Finding talent isn't about discovering candidates - it's about filtering through overwhelming information. Companies receive an average of 144 applications per entry-level position and 89 for professional roles. Despite technology, internal candidates, employee referrals, and professional networks still drive 45% of successful hires. Trust varies significantly by source: 52% of potential employees trust friends and family, compared to 14% for company employees, 5% for company websites, and 2% for recruiters. Yet companies often prioritize website updates over personal networks. Modern employer branding requires transparent conversations through day-in-the-life content, employee stories, and authentic job descriptions. NPR exemplifies this shift, saving $100,000 by moving from traditional recruitment to social media platforms, making Facebook, LinkedIn and Twitter top sources for hires. The employer value proposition (EVP) encompasses why someone would choose your company. While companies focus on tangible benefits, employees typically leave due to limited advancement, poor management relationships, and lack of recognition. Effective employer branding must be impactful, credible, aspirational, distinctive, and aligned with corporate values. Success in talent acquisition comes from knowing what to offer, creating compelling stories, and communicating effectively to target audiences.

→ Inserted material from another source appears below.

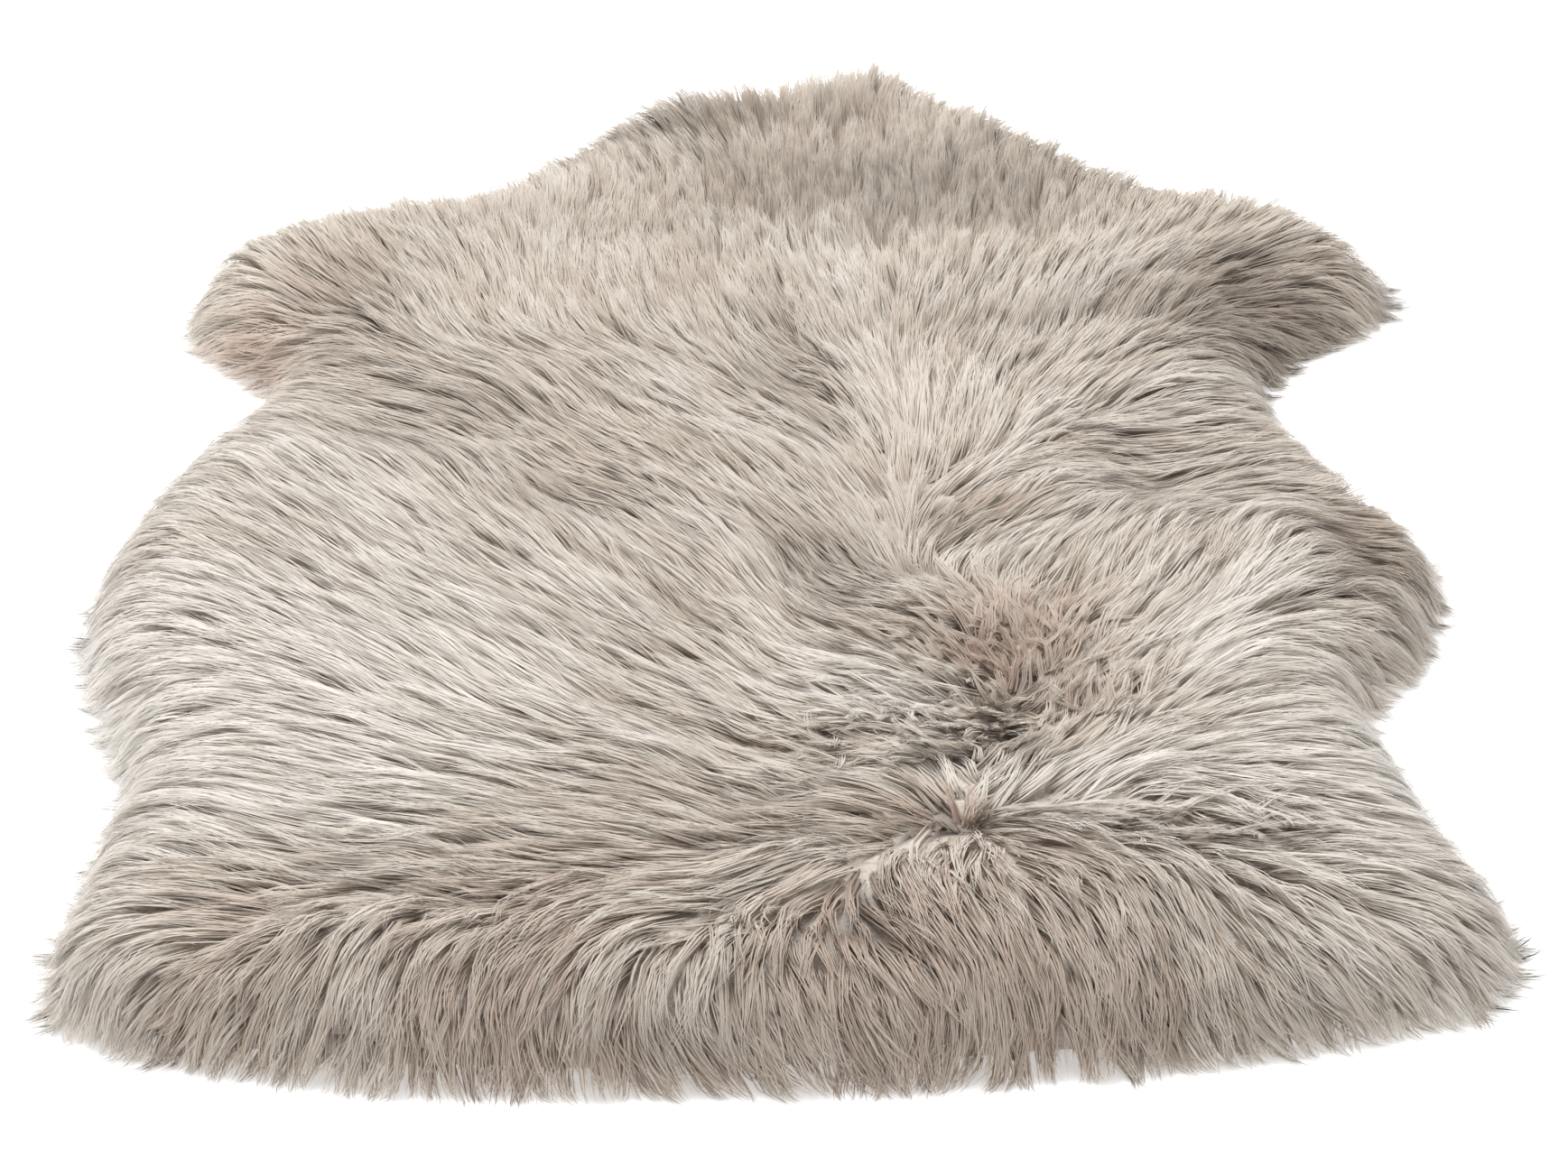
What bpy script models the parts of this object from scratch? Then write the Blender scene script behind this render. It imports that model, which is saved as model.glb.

Selecting staff is more complex than property inspection - people actively manage their presentation. One-third of candidates engage in deception: 17% embellish experience, 10% misrepresent compensation, 6% provide fake references, and 3% fabricate educational credentials. Interviews, though widely used, have significant limitations. Structured interviews predict only 20% of job performance variance, while unstructured ones barely outperform chance. Common pitfalls include self-reporting bias, snap judgments within 15 seconds, fundamental attribution errors, and unconscious preference for similar backgrounds. Work simulations provide objective evaluation through standardized scenarios. Assessment centers combine multiple approaches: role-playing, presentations, in-tray exercises, group activities, and written tasks. Modern technology has advanced from basic multiple-choice to virtual reality simulations and AI-powered interactions. Effective capability assessments must balance measuring current competence versus future potential. When properly designed and administered, their value outweighs limitations. Success depends on two key criteria: reliability across time and raters, and validity in measuring intended capabilities.
Performance equals Capability times Motivation. While capability requirements are straightforward, motivation fluctuates throughout employment relationships. Research shows 52% of employees consider quitting due to lack of recognition, with 62% reporting insufficient managerial praise. Need theories offer fundamental insights into motivation. Maslow's Hierarchy suggests lower-level needs must be met before higher ones, while Herzberg distinguishes between hygiene factors preventing dissatisfaction and motivators driving performance. Suppressed personality traits can trigger anxiety, while misaligned values can break psychological contracts and reduce engagement. Motivation determines the gap between typical and maximum performance. Engaged employees show 20-43% higher performance, are 87% less likely to leave voluntarily, and miss 43% fewer workdays. As employees age, priorities shift from career advancement and variety toward knowledge utilization and security. Person-environment fit examines alignment across job, group, supervisor, organization, and vocation levels. However, these insights often fail to influence organizational practices, as employers focus on performance-linked motivators while overlooking individual needs driving workplace behavior.
A healthy employment relationship thrives on reciprocity - employees contribute skills while employers provide compensation, growth opportunities, and meaningful work. Organizations that invest in personal development see retention rates up to 40% higher than industry averages. The psychological contract consists of both transactional elements (economic rewards, formal duties) and relational components (trust, flexibility, career development), evolving through daily workplace interactions. Self-awareness drives personal development, guided by multi-source feedback. While Fortune 500 companies invest heavily in 360-degree feedback programs, their success depends on delivering task-based rather than personal feedback, as it proves more actionable. Development typically targets technical skills, new experiences, and behavioral changes. On-the-job learning delivers three times better performance improvement and 2.6 times greater engagement than formal training, at a quarter of the cost. Leadership development particularly benefits from managing unfamiliar teams, leading change initiatives, and handling crisis situations. However, development programs often lose focus when assessment data meant for growth gets used for promotion decisions, or when programs prioritize immediate business needs over individual career advancement. These missteps can reduce program effectiveness by up to 60% and erode trust.
What if we designed organizations around people's natural strengths instead of forcing square pegs into round holes? The most successful organizations understand that talent management is about creating environments where people can thrive. Companies like Google and Southwest Airlines design workplaces aligned with employee values. Zappos implements holacracy, while Buffer embraces transparency in salaries and decisions - suggesting our talent challenges might be solved through better environments rather than just better talent. The person-environment fit framework examines the relationship between employee contributions and organizational support. Success requires ensuring employees can use their talents effectively, work in motivating environments, and connect with a shared purpose. The five key ingredients are: activities, behavioral competencies, enabling skills, experience, and motivation. The future of talent management lies in balancing individual characteristics with organizational design to build sustainable partnerships that drive performance and satisfaction.